Increase the size of the House of Representatives. The number of seats in the House grew during the 19th and early 20th centuries but was fixed by law in 1929 at 435 members. The American population in 2025 is 2.8 times greater than it was in 1929. Expanding the size of the House would ensure that representatives more accurately reflect the interests of their districts. Expansion would also affect the size of the Electoral College and make it more likely that the popular vote winner would also win the Electoral College.
Eliminate life tenure for Supreme Court justices. The United States nearly stands alone in having life tenure for Supreme Court justices. Justices are often in their forties when appointed and can serve for 40 years. Life tenure is written into the Constitution, but there’s nothing to stop the Congress from moving justices to emeritus status after, say, 14 years, and use emeritus justices only in cases when standing justices must recuse themselves due to conflicts of interest or when there is an unfilled seat.

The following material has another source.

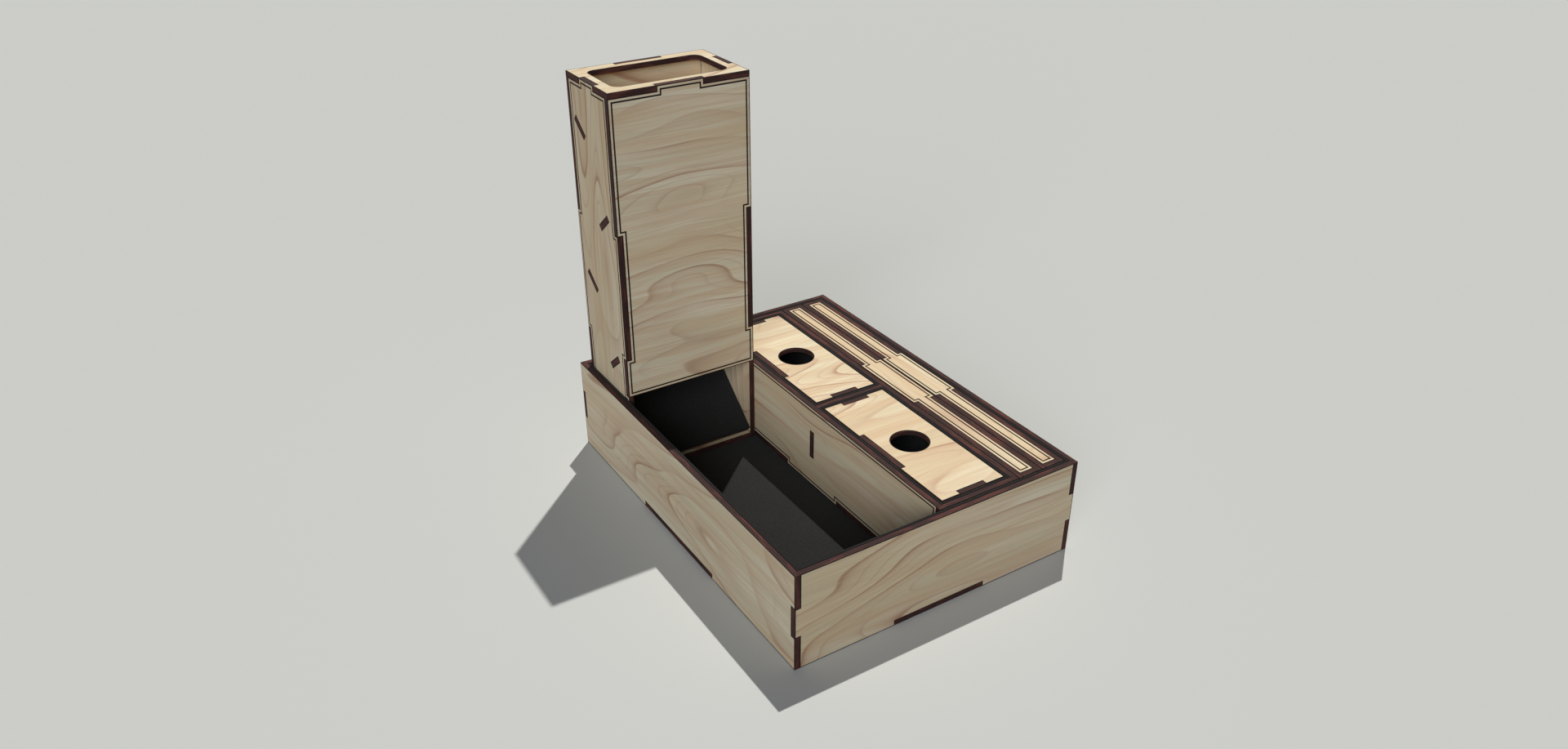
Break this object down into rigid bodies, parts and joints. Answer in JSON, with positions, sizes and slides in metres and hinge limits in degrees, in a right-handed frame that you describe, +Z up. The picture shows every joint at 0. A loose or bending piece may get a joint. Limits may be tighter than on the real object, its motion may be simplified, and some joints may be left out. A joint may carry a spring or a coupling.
{
  "type": "dice storage chest",
  "caption": "Open finger-jointed wooden chest with a felt-lined rolling tray, a lift-out dice tower, a cabinet of drawers and slim lift-out cases for dice and small game pieces.",
  "frame": {"origin": "middle of the chest's underside, on the surface that it stands on", "axes": "+X from the rolling tray to the slim cases, +Y from the open front of the tray to the tower, +Z up"},
  "size_m": [0.18, 0.244, 0.2387],
  "materials": {
    "plywood": "bare birch plywood with laser-browned edges",
    "felt": "black felt"
  },
  "bodies": {
    "chest": {"chest_floor": "plywood", "chest_front_wall": "plywood", "chest_back_wall": "plywood", "chest_left_wall": "plywood", "chest_right_wall": "plywood", "floor_felt": "felt", "front_wall_felt": "felt", "back_wall_felt": "felt", "left_wall_felt": "felt", "right_wall_felt": "felt"},
    "tower": {"tower_base": "plywood", "tower_front_panel": "plywood", "tower_back_panel": "plywood", "tower_left_panel": "plywood", "tower_right_panel": "plywood", "tower_top_plate": "plywood", "lower_front_baffle": "plywood", "lower_back_baffle": "plywood", "upper_front_baffle": "plywood", "upper_back_baffle": "plywood", "exit_ramp": "plywood", "exit_ramp_felt": "felt"},
    "cabinet": {"cabinet_floor": "plywood", "cabinet_front_plate": "plywood", "cabinet_back_plate": "plywood", "cabinet_left_plate": "plywood", "cabinet_right_plate": "plywood", "cabinet_divider": "plywood", "front_bay_left_felt": "felt", "front_bay_right_felt": "felt", "front_bay_front_felt": "felt", "front_bay_back_felt": "felt", "back_bay_left_felt": "felt", "back_bay_right_felt": "felt", "back_bay_front_felt": "felt", "back_bay_back_felt": "felt"},
    "front_drawer": {"front_drawer_face": "plywood", "front_drawer_bottom": "plywood", "front_drawer_front_wall": "plywood", "front_drawer_back_wall": "plywood", "front_drawer_rear": "plywood", "front_drawer_felt": "felt"},
    "back_drawer": {"back_drawer_face": "plywood", "back_drawer_bottom": "plywood", "back_drawer_front_wall": "plywood", "back_drawer_back_wall": "plywood", "back_drawer_rear": "plywood", "back_drawer_felt": "felt"},
    "inner_case": {"inner_case_left_plate": "plywood", "inner_case_right_plate": "plywood", "inner_case_top_strip": "plywood", "inner_case_bottom_strip": "plywood", "inner_case_front_end": "plywood", "inner_case_back_end": "plywood"},
    "outer_case": {"outer_case_left_plate": "plywood", "outer_case_right_plate": "plywood", "outer_case_top_strip": "plywood", "outer_case_bottom_strip": "plywood", "outer_case_front_end": "plywood", "outer_case_back_end": "plywood"}
  },
  "joints": [
    {"name": "tower_lift", "type": "slide", "parent": "chest", "child": "tower", "axis": [0, 0, 1], "range_m": [0, 0.06]},
    {"name": "cabinet_lift", "type": "slide", "parent": "chest", "child": "cabinet", "axis": [0, 0, 1], "range_m": [0, 0.06]},
    {"name": "front_drawer_slide", "type": "slide", "parent": "cabinet", "child": "front_drawer", "axis": [0, 0, 1], "range_m": [0, 0.045]},
    {"name": "back_drawer_slide", "type": "slide", "parent": "cabinet", "child": "back_drawer", "axis": [0, 0, 1], "range_m": [0, 0.045]},
    {"name": "inner_case_lift", "type": "slide", "parent": "chest", "child": "inner_case", "axis": [0, 0, 1], "range_m": [0, 0.06]},
    {"name": "outer_case_lift", "type": "slide", "parent": "chest", "child": "outer_case", "axis": [0, 0, 1], "range_m": [0, 0.06]}
  ]
}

Overturn Supreme Court rulings that have allowed corporations to spend unlimited money on elections and that have gutted the Voting Rights Act. The conservative justices who currently occupy a majority of seats on the Court are on a mission to remake American law to pre-date the New Deal and to turn the 14th Amendment against its original intent and use it to empower corporations. The only way to reorient the Court is for progressives to win elections and demand that justices appointed to the bench rule according to key values such as empowering “we the people,” enabling government to provide for “a more perfect union” and the “general welfare,” “establish[ing] justice,” “secur[ing] the blessings of liberty for ourselves and our posterity,” and providing everyone “the equal protection of the laws.”
Chemerinsky’s list of changes is a good one. But we shouldn’t kid ourselves: The political architecture of America favors minority rule. We can take heart that on June 14th of this year, millions of Americans took to the streets in peaceful demonstrations against No Kings in America. That energy can turn the United States in a new, more progressive and democratic direction.